(Structured object records)
________________________
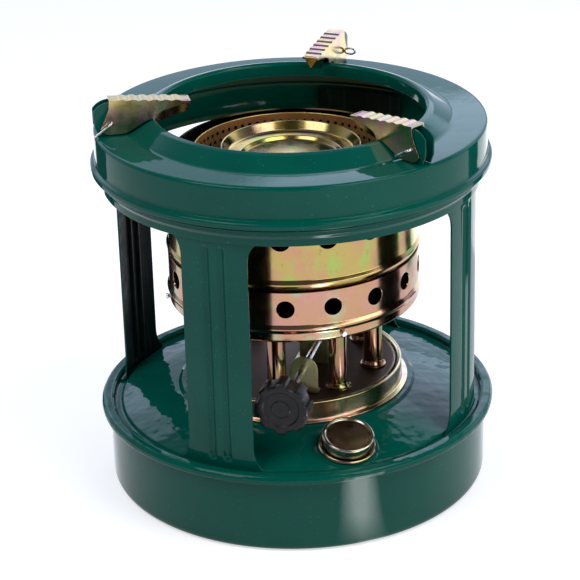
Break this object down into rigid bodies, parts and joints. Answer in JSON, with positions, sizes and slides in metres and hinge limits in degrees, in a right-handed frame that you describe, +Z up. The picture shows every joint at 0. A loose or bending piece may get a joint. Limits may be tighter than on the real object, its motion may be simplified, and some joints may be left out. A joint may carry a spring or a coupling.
{
  "type": "kerosene wick stove",
  "caption": "Round portable kerosene stove with fuel tank, wick burner, lift-off drum, knob and folding pot supports.",
  "frame": {"origin": "centre of the tank's flat base", "axes": "+Z up; -Y towards the front window, where the knob and the filler cap are; +X to the right of it"},
  "size_m": [0.2276, 0.2276, 0.2342],
  "materials": {
    "green_enamel": "gloss",
    "zinc_plate": "yellow passivated zinc",
    "bright_steel": "bright",
    "brass": "satin",
    "black_plastic": "satin",
    "black_rubber": "matt",
    "cotton_wick": "matt"
  },
  "bodies": {
    "stove": {"tank_pan": "green_enamel", "tank_top": "green_enamel", "leg_1": "green_enamel", "leg_2": "green_enamel", "leg_3": "green_enamel", "leg_4": "green_enamel", "stand_band": "green_enamel", "hob_ring": "green_enamel", "support_lug_1": "green_enamel", "support_lug_2": "green_enamel", "support_lug_3": "green_enamel", "filler_neck": "zinc_plate", "burner_tray": "zinc_plate", "shaft_bearing_plate": "zinc_plate", "rack_guide": "zinc_plate", "gallery_plate": "zinc_plate", "wick_tube_1": "zinc_plate", "wick_tube_2": "zinc_plate", "wick_tube_3": "zinc_plate", "wick_tube_4": "zinc_plate", "wick_tube_5": "zinc_plate", "wick_tube_6": "zinc_plate", "wick_tube_7": "zinc_plate", "wick_tube_8": "zinc_plate", "split_pin_1": "bright_steel", "split_pin_2": "bright_steel", "split_pin_3": "bright_steel"},
    "drum": {"drum_lower_shell": "zinc_plate", "drum_upper_shell": "zinc_plate", "flame_tube_outer": "zinc_plate", "flame_tube_inner": "zinc_plate", "flame_spreader": "zinc_plate", "drum_pin_1": "bright_steel", "drum_pin_2": "bright_steel", "drum_pin_3": "bright_steel"},
    "knob": {"control_knob": "black_plastic", "knob_sleeve": "brass", "control_shaft": "bright_steel", "pinion": "brass", "shaft_clip": "bright_steel"},
    "wick_lifter": {"wick_carrier": "bright_steel", "rack_rod": "bright_steel", "wick_1": "cotton_wick", "wick_2": "cotton_wick", "wick_3": "cotton_wick", "wick_4": "cotton_wick", "wick_5": "cotton_wick", "wick_6": "cotton_wick", "wick_7": "cotton_wick", "wick_8": "cotton_wick"},
    "support_1": {"pot_support_1": "zinc_plate"},
    "support_2": {"pot_support_2": "zinc_plate"},
    "support_3": {"pot_support_3": "zinc_plate"},
    "cap_seal": {"cap_gasket": "black_rubber"},
    "cap": {"filler_cap": "zinc_plate"}
  },
  "joints": [
    {"name": "drum_lift", "type": "slide", "parent": "stove", "child": "drum", "axis": [0, 0, 1], "range_m": [0, 0.02]},
    {"name": "knob_turn", "type": "hinge", "parent": "stove", "child": "knob", "pos_m": [0.01265, -0.00896, 0.0815], "axis": [0.5779, 0.8161, 0], "range_deg": [0, 108]},
    {"name": "wick_lift", "type": "slide", "parent": "stove", "child": "wick_lifter", "axis": [0, 0, 1], "range_m": [0, 0.01178]},
    {"name": "support_1_fold", "type": "hinge", "parent": "stove", "child": "support_1", "pos_m": [0.03453, -0.09385, 0.2214], "axis": [0.9232, 0.3843, 0], "range_deg": [0, 112]},
    {"name": "support_2_fold", "type": "hinge", "parent": "stove", "child": "support_2", "pos_m": [0.06088, 0.07934, 0.2214], "axis": [-0.7373, 0.6756, 0], "range_deg": [0, 112]},
    {"name": "support_3_fold", "type": "hinge", "parent": "stove", "child": "support_3", "pos_m": [-0.09866, 0.01633, 0.2214], "axis": [-0.1633, -0.9866, 0], "range_deg": [0, 112]},
    {"name": "cap_screw", "type": "slide", "parent": "stove", "child": "cap_seal", "axis": [-0.0131, -0.25, 0.9681], "range_m": [0, 0.00601]},
    {"name": "cap_turn", "type": "hinge", "parent": "cap_seal", "child": "cap", "pos_m": [-0.00455, -0.08688, 0.051], "axis": [-0.0131, -0.25, 0.9681], "range_deg": [0, 720]}
  ],
  "couplings": [
    {"joint": "knob_turn", "follows": "wick_lift", "rad_per_m": 160},
    {"joint": "cap_screw", "follows": "cap_turn", "m_per_rad": 0.00047746}
  ]
}
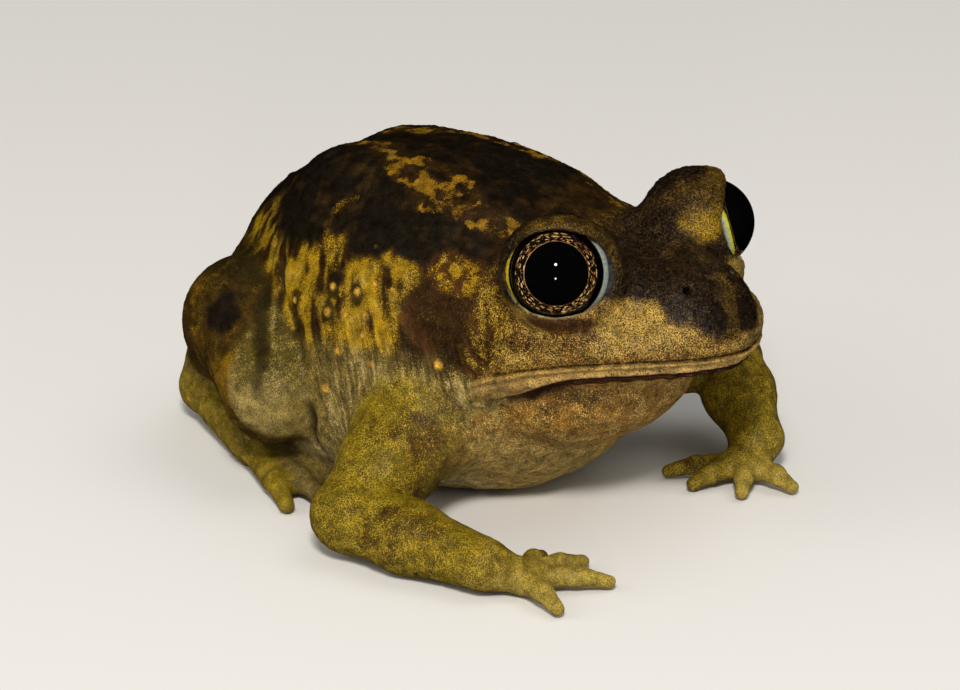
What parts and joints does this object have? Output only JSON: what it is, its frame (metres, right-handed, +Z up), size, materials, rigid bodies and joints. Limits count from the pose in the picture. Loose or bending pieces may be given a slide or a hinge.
________________________
▸ **TO DO**
Would you restate each of the entries word for word?

▸ **EXERCISE RESULT**
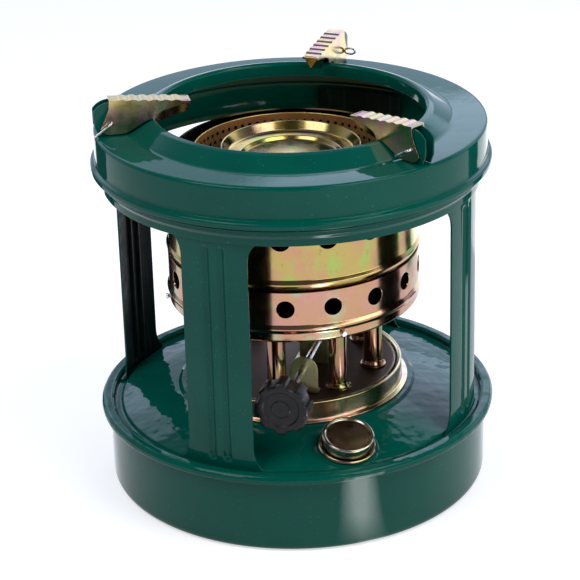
Break this object down into rigid bodies, parts and joints. Answer in JSON, with positions, sizes and slides in metres and hinge limits in degrees, in a right-handed frame that you describe, +Z up. The picture shows every joint at 0. A loose or bending piece may get a joint. Limits may be tighter than on the real object, its motion may be simplified, and some joints may be left out. A joint may carry a spring or a coupling.
{
  "type": "kerosene wick stove",
  "caption": "Round portable kerosene stove with fuel tank, wick burner, lift-off drum, knob and folding pot supports.",
  "frame": {"origin": "centre of the tank's flat base", "axes": "+Z up; -Y towards the front window, where the knob and the filler cap are; +X to the right of it"},
  "size_m": [0.2276, 0.2276, 0.2342],
  "materials": {
    "green_enamel": "gloss",
    "zinc_plate": "yellow passivated zinc",
    "bright_steel": "bright",
    "brass": "satin",
    "black_plastic": "satin",
    "black_rubber": "matt",
    "cotton_wick": "matt"
  },
  "bodies": {
    "stove": {"tank_pan": "green_enamel", "tank_top": "green_enamel", "leg_1": "green_enamel", "leg_2": "green_enamel", "leg_3": "green_enamel", "leg_4": "green_enamel", "stand_band": "green_enamel", "hob_ring": "green_enamel", "support_lug_1": "green_enamel", "support_lug_2": "green_enamel", "support_lug_3": "green_enamel", "filler_neck": "zinc_plate", "burner_tray": "zinc_plate", "shaft_bearing_plate": "zinc_plate", "rack_guide": "zinc_plate", "gallery_plate": "zinc_plate", "wick_tube_1": "zinc_plate", "wick_tube_2": "zinc_plate", "wick_tube_3": "zinc_plate", "wick_tube_4": "zinc_plate", "wick_tube_5": "zinc_plate", "wick_tube_6": "zinc_plate", "wick_tube_7": "zinc_plate", "wick_tube_8": "zinc_plate", "split_pin_1": "bright_steel", "split_pin_2": "bright_steel", "split_pin_3": "bright_steel"},
    "drum": {"drum_lower_shell": "zinc_plate", "drum_upper_shell": "zinc_plate", "flame_tube_outer": "zinc_plate", "flame_tube_inner": "zinc_plate", "flame_spreader": "zinc_plate", "drum_pin_1": "bright_steel", "drum_pin_2": "bright_steel", "drum_pin_3": "bright_steel"},
    "knob": {"control_knob": "black_plastic", "knob_sleeve": "brass", "control_shaft": "bright_steel", "pinion": "brass", "shaft_clip": "bright_steel"},
    "wick_lifter": {"wick_carrier": "bright_steel", "rack_rod": "bright_steel", "wick_1": "cotton_wick", "wick_2": "cotton_wick", "wick_3": "cotton_wick", "wick_4": "cotton_wick", "wick_5": "cotton_wick", "wick_6": "cotton_wick", "wick_7": "cotton_wick", "wick_8": "cotton_wick"},
    "support_1": {"pot_support_1": "zinc_plate"},
    "support_2": {"pot_support_2": "zinc_plate"},
    "support_3": {"pot_support_3": "zinc_plate"},
    "cap_seal": {"cap_gasket": "black_rubber"},
    "cap": {"filler_cap": "zinc_plate"}
  },
  "joints": [
    {"name": "drum_lift", "type": "slide", "parent": "stove", "child": "drum", "axis": [0, 0, 1], "range_m": [0, 0.02]},
    {"name": "knob_turn", "type": "hinge", "parent": "stove", "child": "knob", "pos_m": [0.01265, -0.00896, 0.0815], "axis": [0.5779, 0.8161, 0], "range_deg": [0, 108]},
    {"name": "wick_lift", "type": "slide", "parent": "stove", "child": "wick_lifter", "axis": [0, 0, 1], "range_m": [0, 0.01178]},
    {"name": "support_1_fold", "type": "hinge", "parent": "stove", "child": "support_1", "pos_m": [0.03453, -0.09385, 0.2214], "axis": [0.9232, 0.3843, 0], "range_deg": [0, 112]},
    {"name": "support_2_fold", "type": "hinge", "parent": "stove", "child": "support_2", "pos_m": [0.06088, 0.07934, 0.2214], "axis": [-0.7373, 0.6756, 0], "range_deg": [0, 112]},
    {"name": "support_3_fold", "type": "hinge", "parent": "stove", "child": "support_3", "pos_m": [-0.09866, 0.01633, 0.2214], "axis": [-0.1633, -0.9866, 0], "range_deg": [0, 112]},
    {"name": "cap_screw", "type": "slide", "parent": "stove", "child": "cap_seal", "axis": [-0.0131, -0.25, 0.9681], "range_m": [0, 0.00601]},
    {"name": "cap_turn", "type": "hinge", "parent": "cap_seal", "child": "cap", "pos_m": [-0.00455, -0.08688, 0.051], "axis": [-0.0131, -0.25, 0.9681], "range_deg": [0, 720]}
  ],
  "couplings": [
    {"joint": "knob_turn", "follows": "wick_lift", "rad_per_m": 160},
    {"joint": "cap_screw", "follows": "cap_turn", "m_per_rad": 0.00047746}
  ]
}
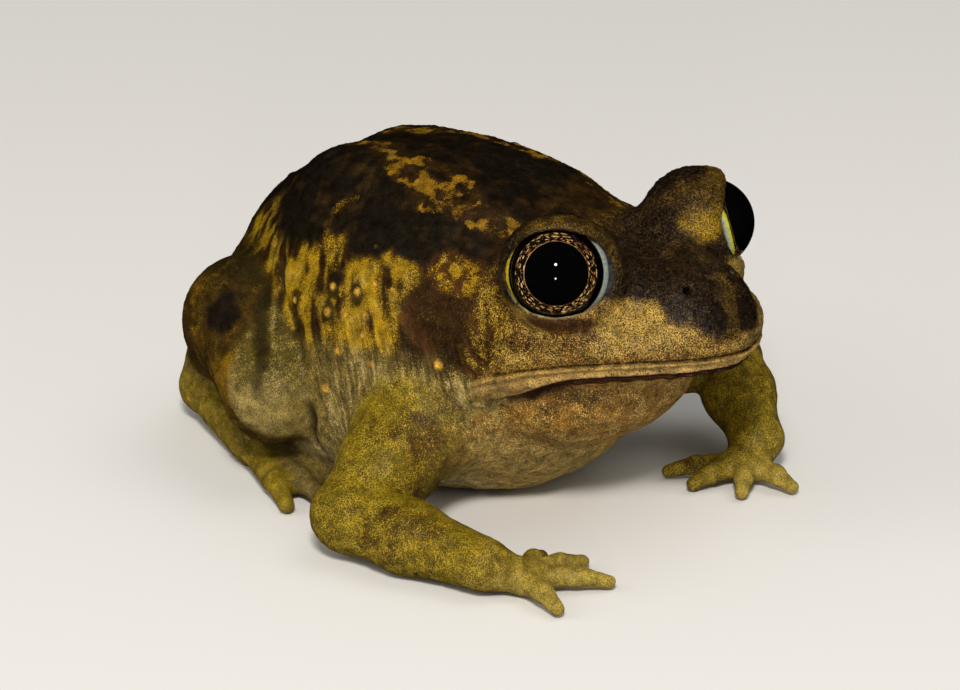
What parts and joints does this object have? Output only JSON: what it is, its frame (metres, right-handed, +Z up), size, materials, rigid bodies and joints. Limits count from the pose in the picture. Loose or bending pieces may be given a slide or a hinge.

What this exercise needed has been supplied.